Côté Hollande, la première bataille se situe également dans son propre camp, lequel ne manque pas de partisans d’une primaire à gauche, de façon à l’écarter. Un premier élément de réponse est illustré par le remaniement du gouvernement, qui s’inscrit dans une logique de rassemblement à gauche en vue du premier tour. Le retour, sinon du mouvement écologiste en tant que tel, mais de personnalités qui en sont issues, en même temps que l’énoncé comme troisième priorité du gouvernement de la lutte contre le réchauffement climatique ont pour but de convaincre les électeurs verts de se détourner, par exemple, de l’inévitable candidature de Cécile Duflot. Celui de Jean-Marc Ayrault est un message pour le Parti socialiste. Enfin, celui de Jean-Michel Baylet, figure historique des radicaux de gauche, évitera peut-être une candidature de Christiane Taubira, membre de ce parti.

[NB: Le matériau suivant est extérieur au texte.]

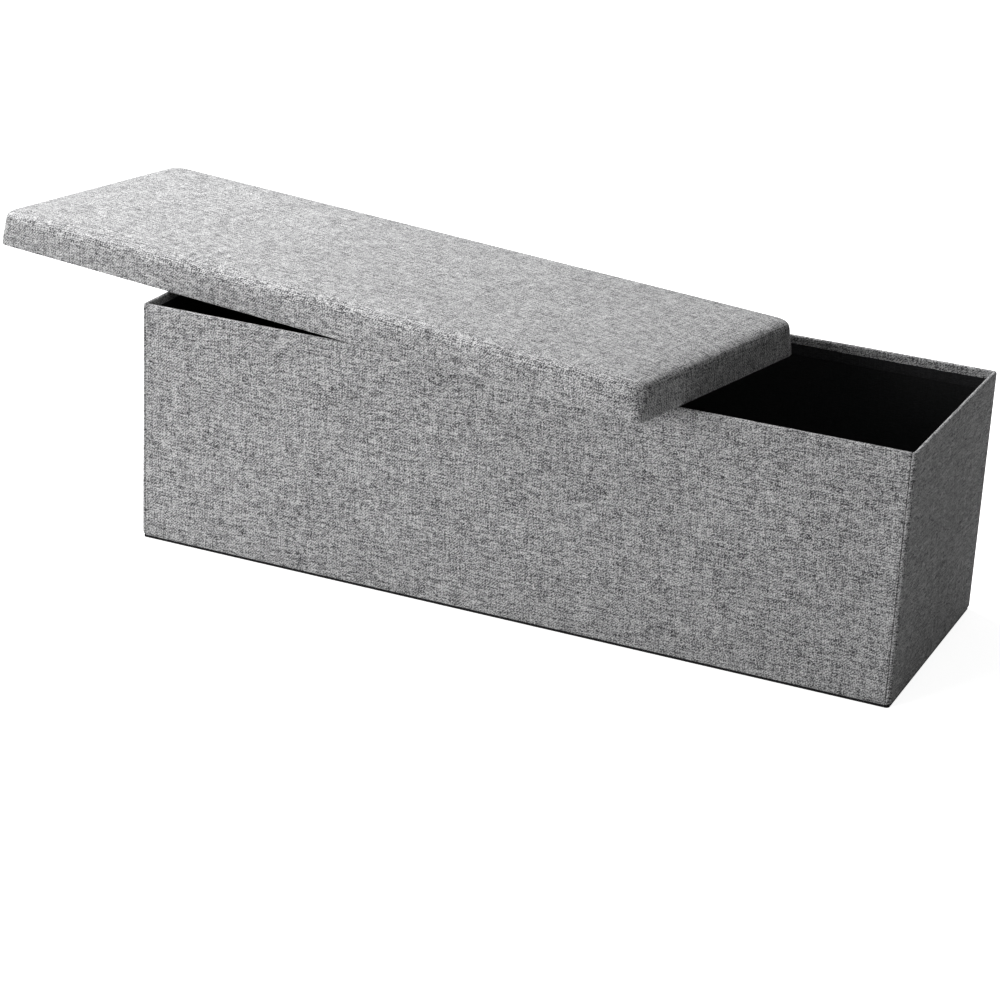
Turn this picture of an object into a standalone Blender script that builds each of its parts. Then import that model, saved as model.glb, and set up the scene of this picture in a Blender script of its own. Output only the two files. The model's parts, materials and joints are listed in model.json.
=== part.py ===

Quant au président, il lui faut aussi désormais compter avec un Premier ministre qui ne fait plus mystère de son intention de se préparer, pour le cas où la persistance du chômage conduirait François Hollande à renoncer. Outre la bataille de l’emploi, le défi majeur du président est de convaincre qu’il met tout en œuvre pour assurer la sécurité des Français, dans les circonstances exceptionnelles créées par une vague terroriste dont Manuel Valls nous assure qu’elle est appelée à durer. Car la critique formulée par Nicolas Sarkozy au lendemain des attentats du 13 novembre, selon laquelle «tout n’a pas été fait», a porté auprès d’une majorité de Français. C’est sans doute pourquoi François Hollande tient bon, malgré les critiques, et veut faire aboutir l’extension du champ de la déchéance de nationalité aux auteurs de crimes terroristes.